On April 14, 2014, Islamist sect Boko Haram abducted some 276 girls from their high school in Chibok, Borno State, an incident that brought the terrorist group an extended global media attention. While more than 50 had escaped, leader of the group Abubakar Shekau said he had married off the remaining girls. However, recent events suggest that the Islamist militants might have kept the girls to carry out suicide attacks.

The group has stepped up its campaign of suicide bombing using girls, usually veiled, to blow up targets in Nigeria’s northeast. At other times, the militants storm villages on motorcycles and pick-up vans shooting indiscriminately at villagers and burning down homes.

An attack, on Monday, by two girls who blew themselves up at a fish market in Maiduguri, the birthplace of the Islamist sect, led to 30 deaths. Another followed in Yobe State, where a girl believed to be aged about 12 years blew herself up at a market. Although it could not be confirmed whether the suicide bombers wore veils, most women in the region wear veils for cultural and religious reasons. Boko Haram had exploited this, with several female suicide bombers to have perpetrated attacks in recent times using their veils to conceal bombs. The terror group has not claimed responsibility for any of the recent bombings.

Buhari’s vow

During his electioneering campaign, Nigeria’s President Muhammadu Buhari promised to stop Boko Haram if voted into office. But the country has only witnessed more attacks since his inauguration. More than 150 people have been killed in the last three weeks. As part of efforts to end the militant attacks, the president has met with leaders of Chad, Niger and Benin Republic and has an invitation to visit Cameroon to discuss how the neighbours can collaborate to end insurgency. He also moved the Command and Control Centre of Nigeria’s Defence to Maiduguri and directed all soldiers manning checkpoints across the country to return to the barracks to focus on the work they signed up for. But attacks have continued regardless of the efforts.

Ban the veil?

Boko Haram’s use of female suicide bombers raises two questions. Were they used so they could conceal bombs under their veils? Or is the sect playing on the emotions of Nigerians by using girls who may well be the abducted Chibok girls as the perceived age range suggests? Although these questions may never be answered, one thing is clear; Nigeria needs to end Boko Haram’s insurgency as soon as possible.

When suicide bombers wearing veils attacked Chad, Nigeria’s neighbour and partner in the fight against insurgency, the country banned the use of the burqa (the full body covering, head to toe) and tinted cars. After suffering series of attacks by veiled girls, maybe it is high time the country considered toeing Chad’s path. But it will be a tough call for President Buhari who may be seen as working against the tenets of Islam, especially by the northern Muslims who are one of those to have suffered attacks the most.

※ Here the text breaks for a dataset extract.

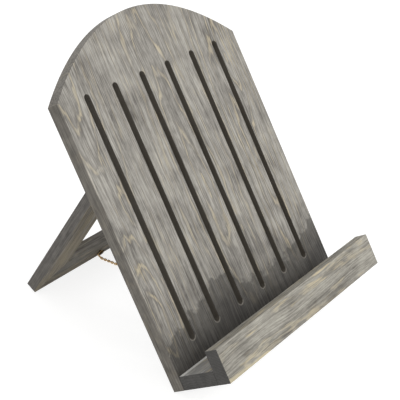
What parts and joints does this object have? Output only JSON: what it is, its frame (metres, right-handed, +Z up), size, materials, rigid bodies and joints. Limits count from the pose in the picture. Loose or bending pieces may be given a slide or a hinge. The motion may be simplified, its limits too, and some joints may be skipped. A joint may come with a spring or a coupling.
{
  "type": "book stand",
  "caption": "Folding wooden book stand: arched slotted back board, ledge with lip, mitred frame leg on butt hinges, and a limit chain.",
  "frame": {"origin": "centre of the footprint, on the table", "axes": "+Z up, -Y towards the reader (the ledge side), +X to the reader's right"},
  "size_m": [0.26, 0.271, 0.2806],
  "materials": {
    "washed_board": "gray-washed softwood, vertical grain, matt",
    "washed_ledge": "gray-washed softwood, grain along the bars, matt",
    "washed_leg": "darker gray-brown washed softwood, matt",
    "dowel_wood": "plain hardwood dowel, glued in",
    "screw_steel": "zinc-plated steel",
    "hinge_brass": "plain rolled brass",
    "aged_brass": "darkened brass",
    "chain_brass": "brass wire, slightly dulled"
  },
  "bodies": {
    "board": {"back_board": "washed_board", "ledge_shelf": "washed_ledge", "ledge_lip": "washed_ledge", "ledge_screw_1": "screw_steel", "ledge_screw_2": "screw_steel", "ledge_screw_3": "screw_steel", "ledge_screw_4": "screw_steel", "lip_dowel_1": "dowel_wood", "lip_dowel_2": "dowel_wood", "lip_dowel_3": "dowel_wood", "hinge_left_board_leaf": "hinge_brass", "hinge_right_board_leaf": "hinge_brass", "hinge_left_pin": "hinge_brass", "hinge_right_pin": "hinge_brass", "board_leaf_screw_1": "hinge_brass", "board_leaf_screw_2": "hinge_brass", "board_leaf_screw_3": "hinge_brass", "board_leaf_screw_4": "hinge_brass", "chain_screw_board": "aged_brass", "chain_end_link_board": "chain_brass", "limit_chain": "chain_brass"},
    "leg": {"leg_foot_rail": "washed_leg", "leg_top_rail": "washed_leg", "leg_stile_left": "washed_leg", "leg_stile_right": "washed_leg", "mitre_dowel_top_left": "dowel_wood", "mitre_dowel_top_right": "dowel_wood", "mitre_dowel_foot_left": "dowel_wood", "mitre_dowel_foot_right": "dowel_wood", "hinge_left_leg_leaf": "hinge_brass", "hinge_right_leg_leaf": "hinge_brass", "leg_leaf_screw_1": "hinge_brass", "leg_leaf_screw_2": "hinge_brass", "leg_leaf_screw_3": "hinge_brass", "leg_leaf_screw_4": "hinge_brass", "chain_screw_leg": "aged_brass", "chain_end_link_leg": "chain_brass"}
  },
  "joints": [
    {"name": "leg_fold", "type": "hinge", "parent": "board", "child": "leg", "pos_m": [0, 0.02877, 0.1596], "axis": [-1, 0, 0], "range_deg": [0, 63.5], "deforming": ["limit_chain"]}
  ]
}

Although studies show that the burqa’s true origin is cultural, not religious, fears that such ban could stoke religious tension in the country may never make Nigerian authorities regard it as a possible way of fighting insurgency. There have been several riots between Christians and Muslims in the country since the 1950s, usually triggered by extreme leaders. Such leaders still exist in the country.

President Buhari, himself, does not think he is out of options yet. In fact, the president believes the current approach will end the insurgency. A ban on the burqa is thus unlikely, at least not anytime soon. But if female suicide bombings continue, should Nigeria ban the veil?